Get to really know the franchise you’re playing for beyond just the players and coaches. Never act like you’re above talking to anyone. Ask the security guys how their day is going. Let the team’s chefs know how much you enjoyed a pregame meal. Tell the team’s p.r. guy that you’ll be happy to make whatever public appearances the team needs to take stuff off the other guys’ plates. I remember how much it would have meant to me to have a member of the Hornets visit my neighborhood in Charlotte when I was growing up. Now that’s a gift you can give to the community you’re playing in. Your guidance can mean a lot to a young kid. Don’t take that for granted.

Throughout your professional journey, treat every single person you encounter within an organization like a coworker because the reality is that they have more job security than you do, and those people also help shape your reputation in this league. If you have a rep for being a good guy — honestly — it might not necessarily help you get a contract, but it absolutely won’t hurt.

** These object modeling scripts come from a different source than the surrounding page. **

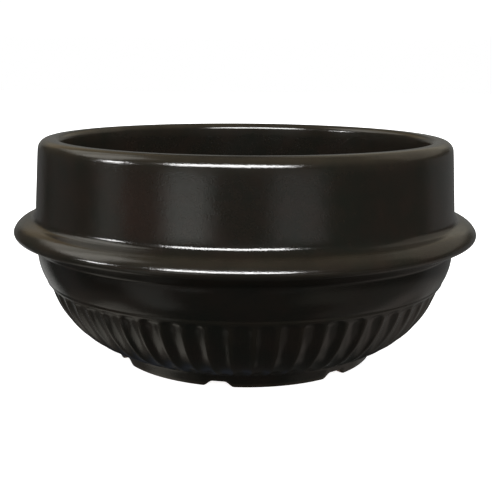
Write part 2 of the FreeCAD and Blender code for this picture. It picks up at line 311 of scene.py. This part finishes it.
def notch_lift(radius, angle):
    """How far the foot's underside is lifted by its notches, in mm: flat on top, with soft shoulders.

    A point's distance aside from the nearest notch's middle is its radius times the sine of the angle to it.
    """
    pitch = 2 * math.pi / NOTCH_COUNT
    turn = (angle - math.radians(NOTCH_TURN) + pitch / 2) % pitch - pitch / 2
    aside = np.abs(radius * np.sin(turn))
    return NOTCH_HEIGHT * rise((NOTCH_WIDTH / 2 - aside) / NOTCH_SHOULDER)


# The pot's mesh


def ring_turns(columns, crowding):
    """The turns of one ring of points, in flutes, crowded towards the ridges by adding a wave of the sine."""
    turn = np.arange(columns) * FLUTE_COUNT / columns
    return turn + crowding * np.sin(2 * np.pi * turn) / (2 * np.pi)


def ring_angle(turn):
    """A turn counted in flutes, as an angle."""
    return turn * 2 * np.pi / FLUTE_COUNT


# Where the glaze is thin or missing, and where shade is painted on, in millimetres

# The foot's resting face is bare from BARE_IN outside its inner edge to BARE_OUT inside its outer one, and up
# to BARE_TOP. Outside that the glaze is thin, up to THIN_TOP. The rest are the widths over which each fades.
BARE_IN, BARE_OUT, BARE_FADE, BARE_TOP, BARE_TOP_FADE = 0.2, 0.1, 0.5, 0.5, 0.4
THIN_TOP, THIN_FADE = 1.2, 0.8
RIDGE_DEPTH, RIDGE_THINNESS = 0.25, 0.15
# Thin on an edge of the profile: the place's middle, the square of its spread, and how thin
THIN_EDGES = (
    ((RIM_RADIUS - 1.2, TOTAL_HEIGHT - 1.2), 6, 1.0),
    ((MOUTH_RADIUS + 0.7, TOTAL_HEIGHT - 0.7), 3, 1.0),
    ((FLANGE_RADIUS - 2.5, 53.5), 12, 0.7),
)
# Painted shade outside: the colour darkens from the first height down over the second, and stays dark below
PAINTED_SHADE_TOP, PAINTED_SHADE_STEP = 51.5, 3.0


def stretch(radius, height, turn, thin=0.0, bare=0.0, painted_shade=0.0):
    """A stretch of the pot, with a row for each ring: its points in metres, and three shares at each of them.

    Radii and heights are in mm, and turns in flutes from the front: x is the radius times the sine of the
    angle, and -y the radius times its cosine. The shares are how thin the glaze is, how bare the clay is, and
    how much painted shade darkens it.
    """
    radius, height, turn, *shares = np.broadcast_arrays(radius, height, turn, thin, bare, painted_shade)
    angle = ring_angle(turn)
    points = np.stack([radius * np.sin(angle), -radius * np.cos(angle), height], axis=-1) * MM
    return points, np.stack(shares, axis=-1)


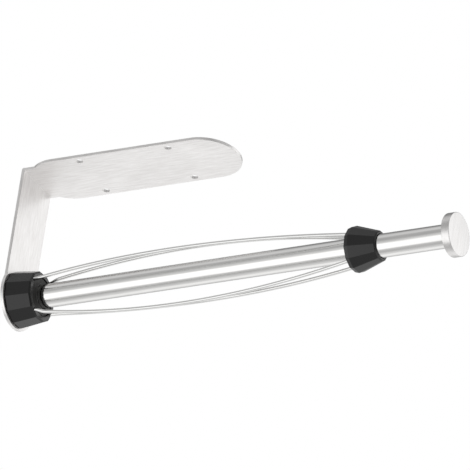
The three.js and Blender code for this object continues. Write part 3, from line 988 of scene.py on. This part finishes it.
def build_world():
    """A studio whose soft boxes run along the tube. Seen directly, the world is plain white."""
    world = bpy.data.worlds.new("studio")
    world.use_nodes = True
    bpy.context.scene.world = world
    nodes = Nodes(world.node_tree)
    nodes.tree.nodes.clear()
    studio = nodes.node("ShaderNodeBackground")
    studio.inputs["Strength"].default_value = STUDIO_FULL_SCALE
    nodes.link(studio_colour(nodes), studio.inputs["Color"])
    plain = nodes.node("ShaderNodeBackground")
    plain.inputs["Color"].default_value = (1, 1, 1, 1)
    seen = nodes.node("ShaderNodeLightPath")
    mix = nodes.node("ShaderNodeMixShader")
    out = nodes.node("ShaderNodeOutputWorld")
    nodes.link(seen.outputs["Is Camera Ray"], mix.inputs["Fac"])
    nodes.link(studio.outputs["Background"], mix.inputs[1])
    nodes.link(plain.outputs["Background"], mix.inputs[2])
    nodes.link(mix.outputs["Shader"], out.inputs["Surface"])


def floor_material():
    """A pale material on the upper side of a face, and a clear one on its underside."""
    shader = Shader("floor")
    shader.bsdf.inputs["Roughness"].default_value = FLOOR_ROUGHNESS
    cloud = shader.noise(shader.object_place(), FLOOR_CLOUD_SCALE)
    shader.set_colour(shader.spread(cloud, 0, 1), FLOOR_DARK, FLOOR_LIGHT)
    clear = shader.node("ShaderNodeBsdfTransparent")
    side = shader.node("ShaderNodeNewGeometry")
    mix = shader.node("ShaderNodeMixShader")
    shader.link(side.outputs["Backfacing"], mix.inputs["Fac"])
    shader.link(shader.bsdf.outputs["BSDF"], mix.inputs[1])
    shader.link(clear.outputs["BSDF"], mix.inputs[2])
    shader.link(mix.outputs["Shader"], shader.tree.nodes["Material Output"].inputs["Surface"])
    return shader.material


def build_floor():
    """A pale floor that shows from above only, so that the view from below looks through it."""
    half = FLOOR_HALF_WIDTH
    corners = [(-half, -half), (half, -half), (half, half), (-half, half)]
    mesh = bpy.data.meshes.new("floor")
    mesh.from_pydata([(x, y, FLOOR_Z) for x, y in corners], [], [(0, 1, 2, 3)])
    mesh.materials.append(floor_material())
    floor = bpy.data.objects.new("floor", mesh)
    bpy.context.scene.collection.objects.link(floor)
    floor.visible_glossy = False
    floor.visible_diffuse = False
    floor.visible_shadow = False


def build_light():
    """One broad soft light overhead. Polished surfaces don't reflect it."""
    data = bpy.data.lights.new("overhead", "AREA")
    data.shape = "SQUARE"
    data.size = LIGHT_WIDTH
    data.energy = LIGHT_POWER
    light = bpy.data.objects.new("overhead", data)
    light.location = LIGHT_PLACE
    light.rotation_mode = "QUATERNION"
    light.rotation_quaternion = (LIGHT_AIM - LIGHT_PLACE).to_track_quat("-Z", "Y")
    light.visible_glossy = False
    bpy.context.scene.collection.objects.link(light)


# ---------------------------------------------------------------- the whole scene

build_camera()
build_world()
build_floor()
build_light()
build_bracket()
build_tube()
build_knob()
build_wires()
build_hubs()
build_inner_parts()
bpy.context.scene.view_settings.view_transform = "Standard"
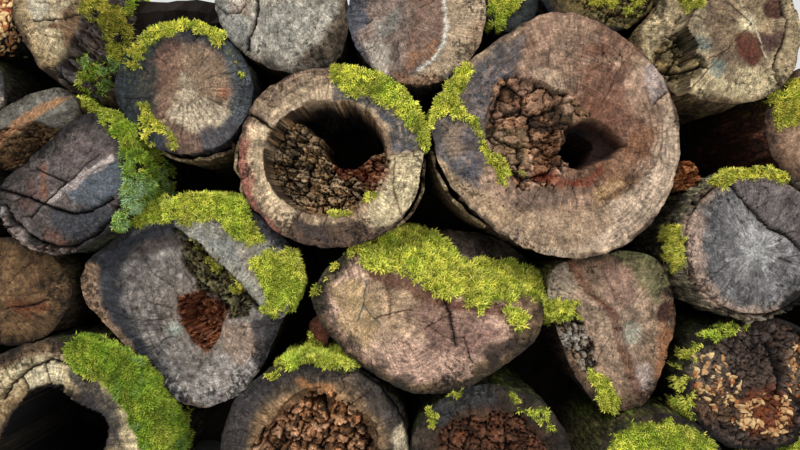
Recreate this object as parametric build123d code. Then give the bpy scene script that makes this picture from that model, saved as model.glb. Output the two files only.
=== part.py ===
from build123d import *
import os
from math import ceil, cos, floor, hypot, pi, radians, sin

# Stack of weathered round logs, lying one on another with the sawn ends to the front.
# X runs across the stack, Y runs along the logs (the front ends face -Y), Z is up from the ground.
# Every log rolls into the hollow between the two logs that are named as its supports.
# All sizes are in millimetres.

# Lengths along the logs
log_length = 2000
short_billet_length = 1400
stub_length = 900

# Fits between pieces
seat_gap = 0.3
ground_touch_gap = 0.5

# Open gaps along the ground
gap_hollow_to_rotten = 140
gap_dark_to_mossy = 52

# Diameters of the logs that lie on the ground, from left to right
left_end_diameter = 331
left_diameter = 313
hollow_ground_diameter = 478
rotten_ground_diameter = 434
dark_ground_diameter = 374
mossy_ground_diameter = 308
thin_ground_diameter = 193
right_diameter = 331
right_end_diameter = 340

# Diameters of the second row
second_left_diameter = 396
pole_diameter = 212
ochre_diameter = 273
slab_faced_diameter = 475
bevelled_diameter = 438
tapering_diameter = 315
fungus_diameter = 322
second_right_diameter = 294

wedge_billet_diameter = 84

# Diameters of the third row
third_left_diameter = 377
flat_sided_diameter = 304
hollow_diameter = 428
widest_diameter = 546
barked_diameter = 350
third_right_diameter = 294
stub_diameter = 72

# Diameters of the upper rows
torn_billet_diameter = 177
small_grey_diameter = 187
blue_rimmed_diameter = 308
yellow_moss_diameter = 313
split_end_diameter = 294
crusted_diameter = 193
pale_sawn_diameter = 310
speckled_diameter = 317
small_mossy_diameter = 130
broken_edge_diameter = 331
fibrous_diameter = 323

# How far each sawn end lies behind the foremost ends
slab_faced_setback = 40
ochre_setback = 60
tapering_setback = 50
fungus_setback = 20
torn_setback = 20
small_grey_setback = 20
yellow_moss_setback = 20
pale_sawn_setback = 30
small_mossy_setback = 60
fibrous_setback = 90
stub_setback = 60
wedge_billet_setback = 90

# Rotted hollows and pockets in the sawn ends
hollow_width = 276
hollow_shelf_depth = 95
hollow_deep_width = 128
hollow_deep_depth = 620
heart_rot_width = 214
heart_rot_depth = 28
heart_hole_width = 84
heart_hole_depth = 340
slab_rot_width = 104
slab_rot_depth = 60
ground_hollow_width = 250
ground_hollow_depth = 520
ground_rot_width = 270
ground_rot_depth = 40

# Broken and bevelled ends
slab_thickness = 34
bevel_slope = 52
split_slope = 58
torn_slope = 38
step_depth = 55
pale_edge_slope = 40

# Loose bark sheets
bark_thickness = 7
bark_standoff = 9
bark_length = 1150
bark_setback = 12
bark_room = 4
wide_bark_width = 430
narrow_bark_width = 280
bark_strip_width = 240

# Outline shapes: the radius at equal steps of angle, counter-clockwise from +X,
# as shares of half the log's diameter.
round_shape = (1.0, 1.01, 1.0, 0.99, 1.0, 1.01, 1.0, 0.99, 1.0, 1.01, 1.0, 0.99)
oval_shape = (1.03, 1.01, 0.98, 0.97, 0.99, 1.02, 1.03, 1.0, 0.98, 0.97, 0.99, 1.02)
hollow_shape = (1.0, 1.06, 1.05, 0.99, 0.97, 0.98, 1.0, 1.0,
                0.99, 0.99, 0.99, 0.98, 0.97, 0.99, 1.01, 1.0)
widest_shape = (1.0, 0.99, 0.98, 1.0, 1.04, 0.98, 0.97, 1.06,
                1.08, 1.02, 0.97, 0.98, 1.03, 1.07, 1.06, 1.03)
slab_faced_shape = (1.07, 1.22, 1.17, 1.13, 1.07, 1.03, 0.97, 1.04,
                    0.97, 0.77, 0.74, 0.82, 1.06, 1.09, 1.02, 0.97)
bevelled_shape = (1.2, 1.28, 1.14, 0.97, 0.91, 0.96, 1.07, 1.17,
                  1.14, 0.99, 0.87, 0.83, 0.82, 0.82, 0.85, 1.0)
tapering_shape = (1.04, 1.1, 1.2, 1.16, 1.04, 1.06, 1.12, 0.94,
                  0.78, 0.74, 0.82, 1.02, 1.32, 1.38, 1.16, 1.02)
flat_sided_shape = (1.2, 1.3, 1.38, 1.16, 0.8, 0.62, 0.58, 0.65,
                    0.86, 0.98, 1.06, 1.06, 1.07, 1.04, 1.04, 1.11)
ochre_shape = (1.03, 1.0, 0.96, 0.98, 0.99, 1.02, 1.05, 1.0,
               1.03, 1.04, 1.03, 0.94, 0.93, 0.93, 0.98, 1.0)
fungus_shape = (1.06, 1.06, 1.05, 1.02, 0.96, 0.93, 0.95, 1.0,
                1.03, 1.03, 1.0, 0.97, 0.95, 0.97, 1.0, 1.03)
billet_shape = (1.15, 1.38, 1.3, 0.95, 0.78, 0.7, 0.72, 0.85,
                1.1, 1.45, 1.6, 1.1, 0.76, 0.68, 0.7, 0.85)
split_end_shape = (0.95, 0.93, 0.98, 1.05, 1.15, 1.18, 1.12, 1.02,
                   0.93, 0.85, 0.88, 1.02, 1.15, 1.17, 1.0, 0.95)
pale_sawn_shape = (1.08, 1.02, 1.0, 1.0, 0.98, 0.97, 0.96, 0.95,
                   0.93, 0.92, 0.93, 0.96, 1.05, 1.2, 1.24, 1.16)
broken_edge_shape = (1.06, 1.05, 1.03, 1.02, 0.99, 0.99, 0.95, 1.0,
                     1.12, 1.08, 0.98, 0.95, 0.96, 1.0, 1.06, 1.08)
wedge_shape = (0.72, 0.9, 1.12, 1.05, 0.9, 0.74, 0.6, 0.62, 0.82, 1.05, 0.84, 0.62)
hollow_opening_shape = (1.0, 0.98, 0.95, 0.86, 0.9, 0.96, 1.02, 1.03, 1.0, 0.97, 0.92, 0.97)
rot_opening_shape = (1.0, 1.08, 0.92, 1.05, 0.95, 0.86, 0.95, 1.04, 0.9, 1.08, 0.94, 0.9)
heart_rot_shape = (0.62, 0.75, 1.05, 1.12, 1.08, 1.0, 0.92, 0.86, 0.95, 1.12, 1.0, 0.75)

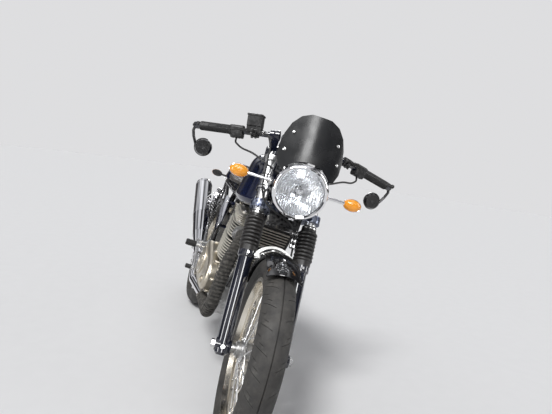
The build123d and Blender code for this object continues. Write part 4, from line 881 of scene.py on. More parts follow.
def make_wheel_trim():
    """Spoke nipples, spoke heads, valves and the bolts of discs and hubs."""
    for body, axle, label in (("front_wheel", FRONT_AXLE, "front"), ("rear_wheel", REAR_AXLE, "rear")):
        nipples, heads = Shape(), Shape()
        for side in (-1, 1):
            for k in range(SPOKES):
                start, stop = spoke_line(axle, side, k)
                along = (stop - start).normalized()
                nipples.lathe(
                    stop - along * 15, along,
                    solid((2.6, 0), (3.0, 1), (3.0, 9), (4.0, 10), (4.4, 13.5)), 8,
                )
                lean = 1 if k % 2 else -1
                heads.dome_screw(start + X_AXIS * (lean * 0.6), X_AXIS * lean * side, 3.4, 2.6)
        show(f"{label}_spoke_nipples", nipples, body, "Bright steel")
        show(f"{label}_spoke_heads", heads, body, "Bright steel")
        valve = solid((7, 0), (7, 2), (4.2, 3), (4.0, 22), (4.9, 22.5), (4.9, 33), (3.6, 35))
        turn(f"{label}_valve", body, [(axle - DOWN * 210, DOWN, valve)], "Black plastic", sides=16)
    fasten("front_disc_bolts", "front_wheel", [
        ("socket_bolt", round_axle(FRONT_AXLE, 63, 36, a), X_AXIS, 5, 4.5) for a in spread(6)
    ])
    rear = []
    for a in spread(5):
        rear += [
            ("hex_bolt", round_axle(REAR_AXLE, 81, 35, a), X_AXIS, 5.5, 4),
            ("socket_bolt", round_axle(REAR_AXLE, -80, 33, a), -X_AXIS, 4.5, 4),
        ]
    fasten("rear_hub_bolts", "rear_wheel", rear)


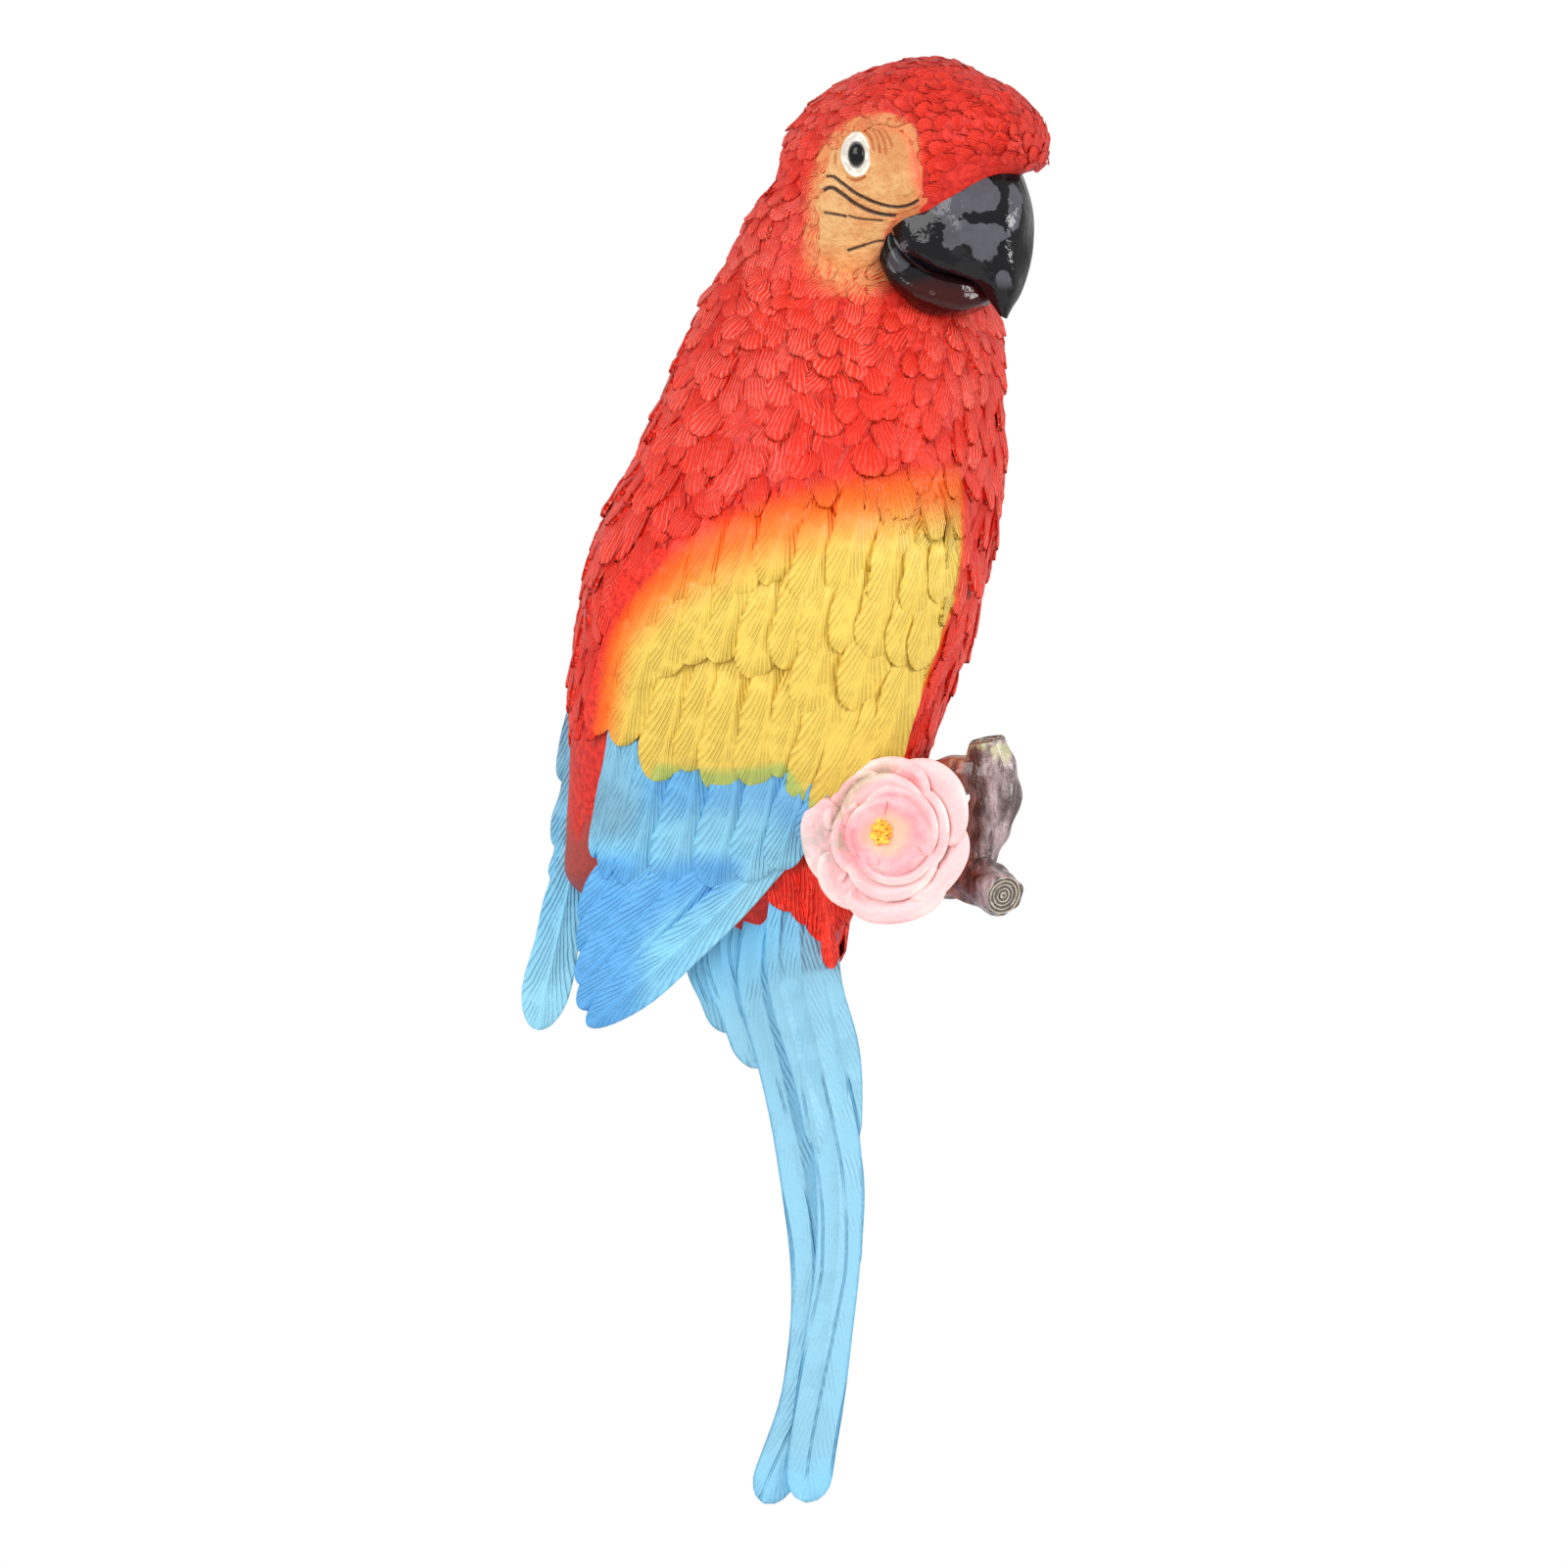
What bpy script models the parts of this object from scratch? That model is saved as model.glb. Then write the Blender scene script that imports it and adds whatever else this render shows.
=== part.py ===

Finally, my most important piece of advice to you is to keep that passion you have for basketball. Yes, this is your job now, but try not to make it feel like work. You’ll have plenty of coaches give you instructions on how to change your game. You’re going to feel more pressure to perform at a high level than ever before. And there are going to be times when you’re scared that it might be all over for you. But just remember: This is what you love to do. Let all the nonsense stay on the bench. When you’re on the floor, play with joy. If you grew up celebrating after every dunk, then celebrate after every dunk. There are a lot of things related to your job that are completely out of your hands. But your feelings toward the game of basketball are completely within your control. As long as you have that spark, you can still make it.

So, good luck to you, fellas. Keep grindin’. Lock yourself in the gym. And no matter what, just keep doing your thing.